# Housing Tegus Together



## Tiamat (Apr 15, 2018)

So my story= 

I had a female argentine red. This was my first Tegu. At some point she escaped and began roaming the house. After a few months of setting HavaHart traps and boxes with substrate to lure her out, I gave up and assumed she was dead. 


Half a year later, I got a male argentine red hatchling and put him in my female's old cage. I had learned my lesson... no taking your eyes off a tegu when they're outside the cage. 

Just today, I felt something at my feet and lo and behold it was my female... alive and much larger!

The two have very different personalities.

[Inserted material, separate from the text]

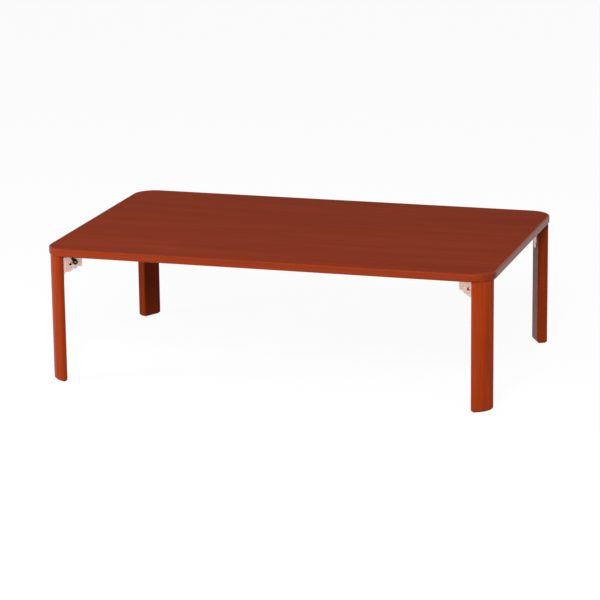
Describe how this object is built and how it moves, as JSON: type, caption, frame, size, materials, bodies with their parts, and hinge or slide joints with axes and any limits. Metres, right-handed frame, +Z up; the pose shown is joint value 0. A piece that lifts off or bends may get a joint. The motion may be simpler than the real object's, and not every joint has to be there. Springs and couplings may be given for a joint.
{
  "type": "folding low table",
  "caption": "Low rectangular floor table with rounded corners on bowed wooden legs that fold flat under the top and lock with a sprung pin.",
  "frame": {"origin": "on the floor plane, under the centre of the tabletop, legs standing", "axes": "+X along the long side of the top to the right, +Y from the front long side to the rear, +Z up"},
  "size_m": [1.2, 0.75, 0.36],
  "materials": {
    "lacquered_wood": "gloss",
    "particle_board": "matte",
    "backing": "matte",
    "felt": "matte",
    "zinc_steel": "satin",
    "yellow_zinc_steel": "satin",
    "blued_steel": "satin",
    "black_plastic": "satin"
  },
  "bodies": {
    "tabletop": {"top_core": "particle_board", "edge_lipping": "lacquered_wood", "top_veneer": "lacquered_wood", "back_sheet": "backing", "base_bracket_front_left": "zinc_steel", "base_screws_front_left": "yellow_zinc_steel", "pivot_pin_front_left": "yellow_zinc_steel", "leaf_spring_front_left": "blued_steel", "spring_rivet_front_left": "zinc_steel", "base_bracket_front_right": "zinc_steel", "base_screws_front_right": "yellow_zinc_steel", "pivot_pin_front_right": "yellow_zinc_steel", "leaf_spring_front_right": "blued_steel", "spring_rivet_front_right": "zinc_steel", "base_bracket_rear_right": "zinc_steel", "base_screws_rear_right": "yellow_zinc_steel", "pivot_pin_rear_right": "yellow_zinc_steel", "leaf_spring_rear_right": "blued_steel", "spring_rivet_rear_right": "zinc_steel", "base_bracket_rear_left": "zinc_steel", "base_screws_rear_left": "yellow_zinc_steel", "pivot_pin_rear_left": "yellow_zinc_steel", "leaf_spring_rear_left": "blued_steel", "spring_rivet_rear_left": "zinc_steel"},
    "leg_front_left": {"leg_front_left": "lacquered_wood", "foot_pad_front_left": "felt", "leg_plate_front_left": "zinc_steel", "leg_screws_front_left": "yellow_zinc_steel"},
    "lock_front_left": {"lock_pin_front_left": "yellow_zinc_steel", "release_knob_front_left": "black_plastic"},
    "leg_front_right": {"leg_front_right": "lacquered_wood", "foot_pad_front_right": "felt", "leg_plate_front_right": "zinc_steel", "leg_screws_front_right": "yellow_zinc_steel"},
    "lock_front_right": {"lock_pin_front_right": "yellow_zinc_steel", "release_knob_front_right": "black_plastic"},
    "leg_rear_right": {"leg_rear_right": "lacquered_wood", "foot_pad_rear_right": "felt", "leg_plate_rear_right": "zinc_steel", "leg_screws_rear_right": "yellow_zinc_steel"},
    "lock_rear_right": {"lock_pin_rear_right": "yellow_zinc_steel", "release_knob_rear_right": "black_plastic"},
    "leg_rear_left": {"leg_rear_left": "lacquered_wood", "foot_pad_rear_left": "felt", "leg_plate_rear_left": "zinc_steel", "leg_screws_rear_left": "yellow_zinc_steel"},
    "lock_rear_left": {"lock_pin_rear_left": "yellow_zinc_steel", "release_knob_rear_left": "black_plastic"}
  },
  "joints": [
    {"name": "leg_fold_front_left", "type": "hinge", "parent": "tabletop", "child": "leg_front_left", "pos_m": [-0.54161, -0.32944, 0.315], "axis": [0.4695, -0.8829, 0], "range_deg": [0, 90]},
    {"name": "lock_front_left", "type": "slide", "parent": "tabletop", "child": "lock_front_left", "axis": [-0.4695, 0.8829, 0], "range_m": [0, 0.0024], "deforming": ["leaf_spring_front_left"]},
    {"name": "leg_fold_front_right", "type": "hinge", "parent": "tabletop", "child": "leg_front_right", "pos_m": [0.54161, -0.32944, 0.315], "axis": [0.4695, 0.8829, 0], "range_deg": [0, 90]},
    {"name": "lock_front_right", "type": "slide", "parent": "tabletop", "child": "lock_front_right", "axis": [-0.4695, -0.8829, 0], "range_m": [0, 0.0024], "deforming": ["leaf_spring_front_right"]},
    {"name": "leg_fold_rear_right", "type": "hinge", "parent": "tabletop", "child": "leg_rear_right", "pos_m": [0.54161, 0.32944, 0.315], "axis": [-0.4695, 0.8829, 0], "range_deg": [0, 90]},
    {"name": "lock_rear_right", "type": "slide", "parent": "tabletop", "child": "lock_rear_right", "axis": [0.4695, -0.8829, 0], "range_m": [0, 0.0024], "deforming": ["leaf_spring_rear_right"]},
    {"name": "leg_fold_rear_left", "type": "hinge", "parent": "tabletop", "child": "leg_rear_left", "pos_m": [-0.54161, 0.32944, 0.315], "axis": [-0.4695, -0.8829, 0], "range_deg": [0, 90]},
    {"name": "lock_rear_left", "type": "slide", "parent": "tabletop", "child": "lock_rear_left", "axis": [0.4695, 0.8829, 0], "range_m": [0, 0.0024], "deforming": ["leaf_spring_rear_left"]}
  ]
}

The male tends to hide or stay burrowed most of the time and I almost never see him eat (I'm pretty sure he is eating because I've had him for 6 months and he hasn't starved.

The female is far more active. She explores the cage quite often. She goes after food pretty much the second it is placed in the cage.

The female is also about 3 times the size of the male.

Would it be safe to keep them in the same cage? Right now, I'm playing it safe and have removed the male and placed him in a makeshift "terrarium" to separate him from the female.


----------



## AlphaAlpha (Apr 18, 2018)

Have they being introduced together ?? ..... I don't believe there is a correct answer for this and it will depend on each lizards behavior and your gut....If I was in your situation though I'd be introducing them slowly and calmly giving them more time together eachtime, first outside the enclosure and then once you feel comfortable inside it..... Remember everyone squables for leadership in life but these shouldn't become dangerous and should be cut out by a nudge, noise or some believe in a water spray as soon as you see it so it doesn't esculate.


----------



## Walter1 (Apr 19, 2018)

They ought to be alright but no guarantees. Try play dates on neutral ground. I expect lots of tongue-flicking followed by a lot of nothing. After several increasingly long play dates, then try co-habbing them. Can even put a poop from the male in her enclosure during play date times.


----------



## beardeddragon111 (Apr 19, 2018)

I'm more interested in what your female was eating for 6 months than anything lol. 

But yeah, cohabbing mostly comes down to the individual animal. The way my male is acting right now, he'd probably try to eat his cage mate, even if it's larger than him. You just have to know their personality, and see how each animal reacts to the other presence.


----------